With his family in Georgia, the organization paid for Cain to live in the Jefferson, a luxury hotel near the White House, for a period of time, according to a former employee. The Cain campaign didn’t respond to questions about his spending.
Yesterday, a third woman told the Associated Press that she considered filing a complaint against Cain for what she considered aggressive behavior, including inviting her back to his corporate apartment. Two other women at the restaurant association accused Cain of sexual harassment and were paid settlements for their claims, Politico reported on Oct. 30.
A Republican pollster who worked for the restaurant association said yesterday that Cain sexually harassed a low- level staffer he described as “maybe two years out of college” at an Arlington, Virginia, restaurant.
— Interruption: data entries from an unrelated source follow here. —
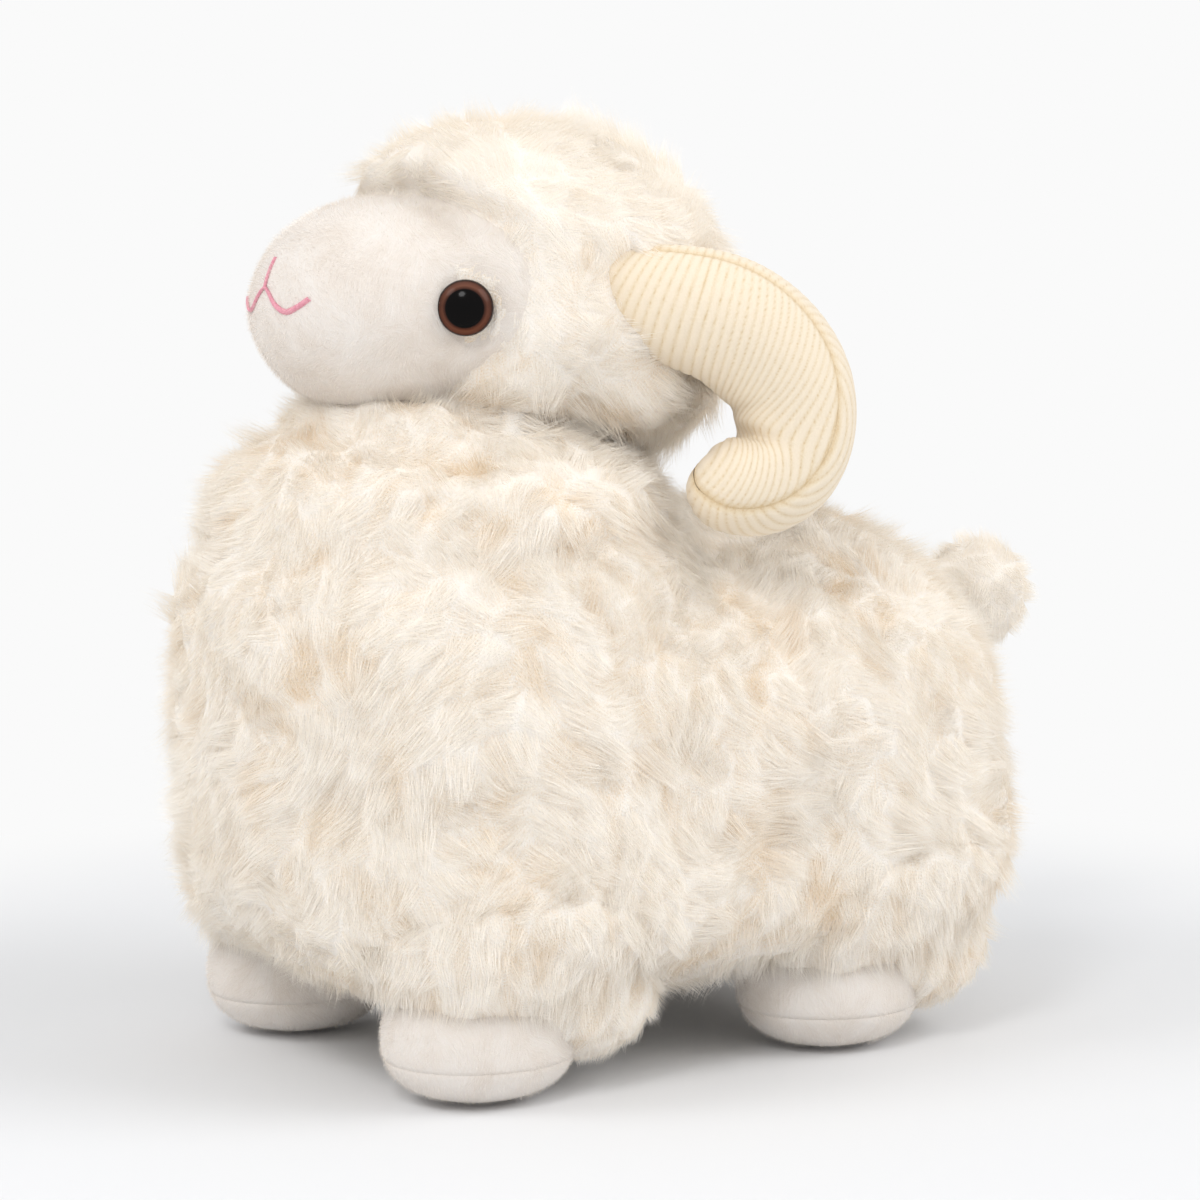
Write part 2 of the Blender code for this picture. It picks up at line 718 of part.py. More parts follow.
def make_leg(name, side, foot_y, root, body_clearance):
    """Fleece sleeve, foot cover, sole and the stuffing that fills them."""
    x = side * (BODY_WIDTH / 2 - FOOT_SIDE_INSET)
    foot_z = FOOT_HEIGHT / 2 - FOOT_FLAT
    leg = Form(f"{name}_leg", (x, foot_y + LEG_SETBACK, LEG_FLOOR_GAP + LEG_HEIGHT / 2),
               lobes(LEG_SIZE, LEG_LOBE_SHARES), LEG_DETAIL)
    foot = Form(f"{name}_foot", (x, foot_y, foot_z), lobes(FOOT_SIZE, FOOT_LOBE_SHARES), FOOT_DETAIL)
    inside = hollow(f"{name}_hollow", middle_of(leg, LEG_SIZE, LEG_HOLLOW_SHARES),
                    [(leg, FLEECE_THICKNESS), (foot, PLUSH_THICKNESS)], LEG_HOLLOW_DETAIL)
    space = inside.cutter(root)
    leg_clearance = leg.clearance(root)

    sleeve = finish(leg.skin(f"{name}_leg_fleece", root), FLEECE_LOOK)
    carve(sleeve, space, body_clearance)

    reach = LEG_LENGTH
    low_x = x - reach
    high_x = x + reach
    low_y = foot_y - reach
    high_y = foot_y + reach
    above_sole = block(f"{name}_above_sole", (low_x, low_y, SOLE_HEIGHT + SEAM_GAP / 2),
                       (high_x, high_y, reach), root)
    below_cover = block(f"{name}_below_cover", (low_x, low_y, 0.0),
                        (high_x, high_y, SOLE_HEIGHT - SEAM_GAP / 2), root)
    for piece_name, part_kept in (("foot_cover", above_sole), ("sole", below_cover)):
        piece = finish(foot.skin(f"{name}_{piece_name}", root), PLUSH_LOOK)
        carve(piece, space)
        keep_inside(piece, part_kept)
        carve(piece, leg_clearance, body_clearance)

    stuffing = finish(inside.filling(f"{name}_leg_stuffing", root), FIBRE_LOOK)
    carve(stuffing, body_clearance)


def make_legs(root, body_clearance):
    front_y = FRONT_FOOT_INSET - BODY_LENGTH / 2
    hind_y = BODY_LENGTH / 2 - HIND_FOOT_INSET
    for end_name, foot_y in (("front", front_y), ("hind", hind_y)):
        for side_name, side in SIDES:
            make_leg(f"{end_name}_{side_name}", side, foot_y, root, body_clearance)


def make_tail(root, body_clearance):
    """Fleece puff with stuffing, hinged at the upper edge of its root seam on the rump."""
    hinge = bpy.data.objects.new("tail_hinge", None)
    above_middle = Vector((0.0, TAIL.place.y - BODY.place.y, TAIL.place.z - BODY.place.z + TAIL_HINGE_RISE))
    hinge.location = BODY.surface(above_middle)
    link(hinge, PARTS, root)
    inside = hollow("tail_hollow", middle_of(TAIL, TAIL_SIZE, TAIL_HOLLOW_SHARES),
                    [(TAIL, TAIL_FLEECE_THICKNESS)], TAIL_HOLLOW_DETAIL)
    space = inside.cutter(hinge)
    puff = finish(TAIL.skin("tail_fleece", hinge), FLEECE_LOOK)
    carve(puff, space, body_clearance)
    stuffing = finish(inside.filling("tail_stuffing", hinge), FIBRE_LOOK)
    carve(stuffing, body_clearance)
    for obj in (space, puff, stuffing):
        obj.location = obj.location - hinge.location


def centre_on_origin(root):
    """Slide the whole sheep so that its chest and its tail end equally far from the origin."""
    chest = min(BODY.place.y + vert.co.y for vert in BODY_CLEARANCE.data.vertices) + SEAM_GAP
    tail = TAIL.place.y + TAIL_DIAMETER / 2
    root.location.y = -(chest + tail) / 2


WELD_DISTANCE = SEAM_GAP / 30
SPLIT_REACH = BODY_LENGTH + BODY_HEIGHT
BODY_SIZE = (BODY_WIDTH, BODY_LENGTH, BODY_HEIGHT)
HOOD_SIZE = (HOOD_WIDTH, HOOD_LENGTH, HOOD_HEIGHT)
FACE_SIZE = (FACE_WIDTH, FACE_LENGTH, FACE_HEIGHT)
LEG_SIZE = (LEG_WIDTH, LEG_LENGTH, LEG_HEIGHT)
FOOT_SIZE = (FOOT_WIDTH, FOOT_LENGTH, FOOT_HEIGHT)
TAIL_SIZE = (TAIL_DIAMETER, TAIL_DIAMETER, TAIL_DIAMETER)

clear_scene()
PARTS = new_collection("plush_sheep")
CUTTERS = new_collection("cutters")

BODY = Form("body", (0.0, 0.0, BELLY_CLEARANCE + BODY_HEIGHT / 2),
            lobes(BODY_SIZE, BODY_LOBE_SHARES), BODY_DETAIL)
HOOD = Form("hood", (0.0, HEAD_INSET - BODY_LENGTH / 2,
                     BELLY_CLEARANCE + BODY_HEIGHT - HEAD_SEAT + HOOD_HEIGHT / 2),
            lobes(HOOD_SIZE, HOOD_LOBE_SHARES), HOOD_DETAIL)
FACE = Form("face", HOOD.place + Vector((0.0, -FACE_FORWARD, -FACE_DROP)),
            lobes(FACE_SIZE, FACE_LOBE_SHARES), FACE_DETAIL)
TAIL = Form("tail", (0.0, BODY_LENGTH / 2 + TAIL_BACK, BELLY_CLEARANCE + TAIL_RISE),
            lobes(TAIL_SIZE, TAIL_LOBE_SHARES), TAIL_DETAIL)
HORN_ROOT = HOOD.place + Vector((HORN_ROOT_OUT, HORN_ROOT_BACK, HORN_ROOT_LIFT))

ROOT = bpy.data.objects.new("plush_sheep_origin", None)
PARTS.objects.link(ROOT)
BODY_CLEARANCE = BODY.clearance(ROOT)
make_body(ROOT)
HOOD_CLEARANCE = make_head(ROOT, BODY_CLEARANCE)
make_mouth(ROOT)
for SIDE_NAME, SIDE in SIDES:
    make_horn(SIDE_NAME, SIDE, ROOT, HOOD_CLEARANCE)
make_legs(ROOT, BODY_CLEARANCE)
make_tail(ROOT, BODY_CLEARANCE)
centre_on_origin(ROOT)
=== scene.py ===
"""Looks of a plush sheep: long clumped fleece, short pile face and feet, corduroy horns, glossy eyes.

Metres, +Z up. The sheep faces -Y and its left side is +X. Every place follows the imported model's boxes.
"""
import math

import bmesh
import bpy
import numpy as np
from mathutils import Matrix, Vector


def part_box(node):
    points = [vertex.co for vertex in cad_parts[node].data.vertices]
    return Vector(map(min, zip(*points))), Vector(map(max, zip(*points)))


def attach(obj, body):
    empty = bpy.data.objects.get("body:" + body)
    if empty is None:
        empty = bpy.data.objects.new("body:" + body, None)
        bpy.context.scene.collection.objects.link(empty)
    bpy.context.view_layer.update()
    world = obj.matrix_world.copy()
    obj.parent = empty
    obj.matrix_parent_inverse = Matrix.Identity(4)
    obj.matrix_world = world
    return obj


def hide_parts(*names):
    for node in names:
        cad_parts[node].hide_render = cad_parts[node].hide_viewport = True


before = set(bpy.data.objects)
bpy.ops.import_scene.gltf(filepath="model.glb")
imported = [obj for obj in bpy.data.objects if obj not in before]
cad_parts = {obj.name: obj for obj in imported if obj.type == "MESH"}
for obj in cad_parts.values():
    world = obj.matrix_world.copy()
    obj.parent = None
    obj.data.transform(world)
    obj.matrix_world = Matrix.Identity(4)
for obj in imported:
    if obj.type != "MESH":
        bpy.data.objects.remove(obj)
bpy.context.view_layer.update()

MM = 0.001
SIDES = (("left", 1), ("right", -1))
CORNERS = ("front_left", "front_right", "hind_left", "hind_right")

# Camera as the photograph has it
CAMERA_AZIMUTH = math.radians(56.5)
CAMERA_ELEVATION = math.radians(6.0)
CAMERA_DISTANCE = 0.9
CAMERA_TARGET = Vector((0.0, -0.0140, 0.1128))
CAMERA_LENS_MM = 104.25
SENSOR_MM = 36.0

# Sizes of the forms, close to those of the solids
BODY_SIZE = (156.0 * MM, 231.0 * MM, 150.0 * MM)
BELLY_CLEARANCE = 18.0 * MM
HOOD_SIZE = (106.0 * MM, 104.0 * MM, 94.0 * MM)
HEAD_SEAT = 22.0 * MM
HEAD_FORWARD = 17.5 * MM
FACE_SIZE = (89.0 * MM, 66.0 * MM, 60.0 * MM)
FACE_FORWARD = 17.0 * MM
FACE_DROP = 2.0 * MM
FACE_OPENING_WIDTH = 95.0 * MM
FACE_OPENING_RISE = 31.0 * MM
FACE_OPENING_FALL = 27.0 * MM
LEG_SIZE = (58.0 * MM, 72.0 * MM, 64.0 * MM)
LEG_SETBACK = 15.0 * MM
LEG_FLOOR_GAP = 3.5 * MM
FRONT_FOOT_FORWARD = 62.15 * MM
FOOT_SIZE = (45.0 * MM, 50.0 * MM, 32.0 * MM)
FOOT_FLAT = 0.5 * MM
SOLE_HEIGHT = 10.5 * MM
TAIL_DIAMETER = 32.0 * MM

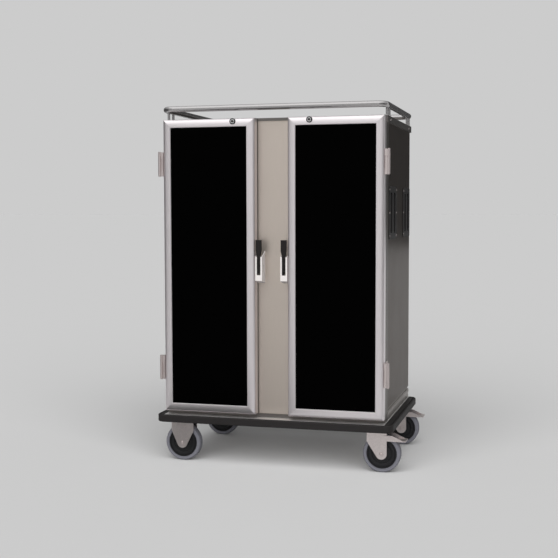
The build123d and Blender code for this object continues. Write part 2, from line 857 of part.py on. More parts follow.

“Everybody was aware of it,” said Chris Wilson, a principal of an Oklahoma-based political consulting firm that is working for a group supporting the Perry campaign, in an interview with KTOK radio in Oklahoma City. “So many people were aware of her situation, the fact she left. Everybody knew with the campaign that this would eventually come up.”
Wilson declined to offer further details to Bloomberg News about the incident, and said he didn’t leak the story to the media.
“I had nothing to do with leaking this in any way, and I’ve never discussed or share this story with any of my clients -- period,” he said in an e-mail.
Cain, in his comments to Hannity, denied Wilson’s harassment claim. He also said: “For him to say stuff like that, there again, where’s the documentation? Where’s the proof? They don’t have any.”
Cain has offered conflicting answers to questions about the allegations. In a speech at the National Press Club on Oct. 31, he said he was unaware of any financial settlement of sexual harassment claims against him. On Nov. 1, Cain told CNN that the association paid a woman “somewhere in the vicinity of three to six months’ pay” after she complained about him.
Former employees say the organization paid one female staffer a year’s salary -- $35,000 -- in severance after she complained about Cain’s behavior. The second woman, now a spokeswoman for a federal agency in Washington, received $45,000, according to a report today by Politico.
Both women signed confidentiality agreements that barred them from discussing the incidents.
Joel Bennett, a Washington-based lawyer for one of the accusers, told Bloomberg News that he sent a request today to the restaurant association’s lawyer to free his client from the agreement.
If the association agrees, Bennett plans to release a public statement on behalf of his client, who would remain anonymous.
“She’s a private person and she wants to move on with her life,” he said. “She has no desire to be a public figure.”
Sue Hensley, senior vice president for public affairs at the organization, said her group would respond to the request tomorrow.
Party officials urged Cain to encourage the association to free the women from their agreement, warning that secrecy will only prolong the scandal -- and its political impact. The AP story on the claim by a third woman was on the front page of today’s Des Moines Register, the state’s largest newspaper.
“What are the facts?” Barbour asked on MSNBC. “If there’s some controversy with negative connotations, you want to get all the facts out, all the cards on the table face up as quickly as you can.”